Print the listing below exactly.
——
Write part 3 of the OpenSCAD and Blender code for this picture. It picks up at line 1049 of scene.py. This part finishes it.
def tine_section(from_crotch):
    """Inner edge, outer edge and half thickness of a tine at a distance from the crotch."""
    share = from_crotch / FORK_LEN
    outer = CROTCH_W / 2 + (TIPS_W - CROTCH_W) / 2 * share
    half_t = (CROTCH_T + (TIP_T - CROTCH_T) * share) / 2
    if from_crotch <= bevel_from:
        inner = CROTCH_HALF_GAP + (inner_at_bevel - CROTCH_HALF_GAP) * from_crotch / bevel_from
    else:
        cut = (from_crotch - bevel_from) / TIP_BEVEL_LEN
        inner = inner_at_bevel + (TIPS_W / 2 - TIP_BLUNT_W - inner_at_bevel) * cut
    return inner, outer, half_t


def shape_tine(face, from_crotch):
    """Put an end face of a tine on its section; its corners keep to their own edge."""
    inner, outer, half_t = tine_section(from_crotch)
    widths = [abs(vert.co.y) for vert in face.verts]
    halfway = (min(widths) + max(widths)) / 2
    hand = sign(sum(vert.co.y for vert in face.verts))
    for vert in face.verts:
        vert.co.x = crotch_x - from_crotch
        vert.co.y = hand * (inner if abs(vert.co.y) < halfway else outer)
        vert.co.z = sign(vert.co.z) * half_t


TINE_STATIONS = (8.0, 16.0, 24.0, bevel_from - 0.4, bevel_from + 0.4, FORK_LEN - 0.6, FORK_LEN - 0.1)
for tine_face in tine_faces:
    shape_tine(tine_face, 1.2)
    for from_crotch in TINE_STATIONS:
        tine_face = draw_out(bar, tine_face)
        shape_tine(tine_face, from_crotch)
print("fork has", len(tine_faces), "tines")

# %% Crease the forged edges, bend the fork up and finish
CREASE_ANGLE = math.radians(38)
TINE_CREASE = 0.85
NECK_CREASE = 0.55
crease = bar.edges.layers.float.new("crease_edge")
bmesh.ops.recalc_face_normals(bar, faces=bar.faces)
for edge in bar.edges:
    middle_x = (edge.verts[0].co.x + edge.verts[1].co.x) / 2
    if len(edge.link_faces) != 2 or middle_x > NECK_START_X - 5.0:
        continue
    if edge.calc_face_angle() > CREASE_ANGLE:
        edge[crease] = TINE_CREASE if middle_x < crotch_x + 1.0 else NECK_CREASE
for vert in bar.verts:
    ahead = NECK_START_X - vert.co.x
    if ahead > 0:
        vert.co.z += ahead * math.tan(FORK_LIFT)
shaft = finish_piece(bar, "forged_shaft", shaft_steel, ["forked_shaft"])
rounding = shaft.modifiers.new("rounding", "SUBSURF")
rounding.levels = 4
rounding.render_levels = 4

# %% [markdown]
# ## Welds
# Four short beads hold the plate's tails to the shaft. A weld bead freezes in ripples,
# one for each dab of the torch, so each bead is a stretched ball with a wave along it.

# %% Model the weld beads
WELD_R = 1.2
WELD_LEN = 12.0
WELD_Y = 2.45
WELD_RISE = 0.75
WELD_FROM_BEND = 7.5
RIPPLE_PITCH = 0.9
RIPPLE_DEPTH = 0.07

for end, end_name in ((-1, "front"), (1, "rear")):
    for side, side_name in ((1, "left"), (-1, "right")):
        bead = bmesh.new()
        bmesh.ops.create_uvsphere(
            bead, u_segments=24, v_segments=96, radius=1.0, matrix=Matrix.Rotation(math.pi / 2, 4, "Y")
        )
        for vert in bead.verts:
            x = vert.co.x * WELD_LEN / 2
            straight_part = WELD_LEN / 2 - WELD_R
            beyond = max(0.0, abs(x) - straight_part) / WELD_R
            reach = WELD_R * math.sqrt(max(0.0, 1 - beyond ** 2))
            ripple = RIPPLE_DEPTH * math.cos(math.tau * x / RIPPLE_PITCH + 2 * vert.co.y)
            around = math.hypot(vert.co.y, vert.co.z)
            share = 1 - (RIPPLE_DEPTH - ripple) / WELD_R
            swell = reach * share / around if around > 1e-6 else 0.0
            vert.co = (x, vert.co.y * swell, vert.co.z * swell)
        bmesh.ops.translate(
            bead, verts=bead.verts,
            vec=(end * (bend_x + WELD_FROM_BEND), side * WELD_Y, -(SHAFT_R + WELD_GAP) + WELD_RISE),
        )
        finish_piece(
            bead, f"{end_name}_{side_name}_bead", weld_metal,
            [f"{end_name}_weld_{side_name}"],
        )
——
__REPLY TO THE TASK__.
Write part 3 of the OpenSCAD and Blender code for this picture. It picks up at line 1049 of scene.py. This part finishes it.
def tine_section(from_crotch):
    """Inner edge, outer edge and half thickness of a tine at a distance from the crotch."""
    share = from_crotch / FORK_LEN
    outer = CROTCH_W / 2 + (TIPS_W - CROTCH_W) / 2 * share
    half_t = (CROTCH_T + (TIP_T - CROTCH_T) * share) / 2
    if from_crotch <= bevel_from:
        inner = CROTCH_HALF_GAP + (inner_at_bevel - CROTCH_HALF_GAP) * from_crotch / bevel_from
    else:
        cut = (from_crotch - bevel_from) / TIP_BEVEL_LEN
        inner = inner_at_bevel + (TIPS_W / 2 - TIP_BLUNT_W - inner_at_bevel) * cut
    return inner, outer, half_t


def shape_tine(face, from_crotch):
    """Put an end face of a tine on its section; its corners keep to their own edge."""
    inner, outer, half_t = tine_section(from_crotch)
    widths = [abs(vert.co.y) for vert in face.verts]
    halfway = (min(widths) + max(widths)) / 2
    hand = sign(sum(vert.co.y for vert in face.verts))
    for vert in face.verts:
        vert.co.x = crotch_x - from_crotch
        vert.co.y = hand * (inner if abs(vert.co.y) < halfway else outer)
        vert.co.z = sign(vert.co.z) * half_t


TINE_STATIONS = (8.0, 16.0, 24.0, bevel_from - 0.4, bevel_from + 0.4, FORK_LEN - 0.6, FORK_LEN - 0.1)
for tine_face in tine_faces:
    shape_tine(tine_face, 1.2)
    for from_crotch in TINE_STATIONS:
        tine_face = draw_out(bar, tine_face)
        shape_tine(tine_face, from_crotch)
print("fork has", len(tine_faces), "tines")

# %% Crease the forged edges, bend the fork up and finish
CREASE_ANGLE = math.radians(38)
TINE_CREASE = 0.85
NECK_CREASE = 0.55
crease = bar.edges.layers.float.new("crease_edge")
bmesh.ops.recalc_face_normals(bar, faces=bar.faces)
for edge in bar.edges:
    middle_x = (edge.verts[0].co.x + edge.verts[1].co.x) / 2
    if len(edge.link_faces) != 2 or middle_x > NECK_START_X - 5.0:
        continue
    if edge.calc_face_angle() > CREASE_ANGLE:
        edge[crease] = TINE_CREASE if middle_x < crotch_x + 1.0 else NECK_CREASE
for vert in bar.verts:
    ahead = NECK_START_X - vert.co.x
    if ahead > 0:
        vert.co.z += ahead * math.tan(FORK_LIFT)
shaft = finish_piece(bar, "forged_shaft", shaft_steel, ["forked_shaft"])
rounding = shaft.modifiers.new("rounding", "SUBSURF")
rounding.levels = 4
rounding.render_levels = 4

# %% [markdown]
# ## Welds
# Four short beads hold the plate's tails to the shaft. A weld bead freezes in ripples,
# one for each dab of the torch, so each bead is a stretched ball with a wave along it.

# %% Model the weld beads
WELD_R = 1.2
WELD_LEN = 12.0
WELD_Y = 2.45
WELD_RISE = 0.75
WELD_FROM_BEND = 7.5
RIPPLE_PITCH = 0.9
RIPPLE_DEPTH = 0.07

for end, end_name in ((-1, "front"), (1, "rear")):
    for side, side_name in ((1, "left"), (-1, "right")):
        bead = bmesh.new()
        bmesh.ops.create_uvsphere(
            bead, u_segments=24, v_segments=96, radius=1.0, matrix=Matrix.Rotation(math.pi / 2, 4, "Y")
        )
        for vert in bead.verts:
            x = vert.co.x * WELD_LEN / 2
            straight_part = WELD_LEN / 2 - WELD_R
            beyond = max(0.0, abs(x) - straight_part) / WELD_R
            reach = WELD_R * math.sqrt(max(0.0, 1 - beyond ** 2))
            ripple = RIPPLE_DEPTH * math.cos(math.tau * x / RIPPLE_PITCH + 2 * vert.co.y)
            around = math.hypot(vert.co.y, vert.co.z)
            share = 1 - (RIPPLE_DEPTH - ripple) / WELD_R
            swell = reach * share / around if around > 1e-6 else 0.0
            vert.co = (x, vert.co.y * swell, vert.co.z * swell)
        bmesh.ops.translate(
            bead, verts=bead.verts,
            vec=(end * (bend_x + WELD_FROM_BEND), side * WELD_Y, -(SHAFT_R + WELD_GAP) + WELD_RISE),
        )
        finish_piece(
            bead, f"{end_name}_{side_name}_bead", weld_metal,
            [f"{end_name}_weld_{side_name}"],
        )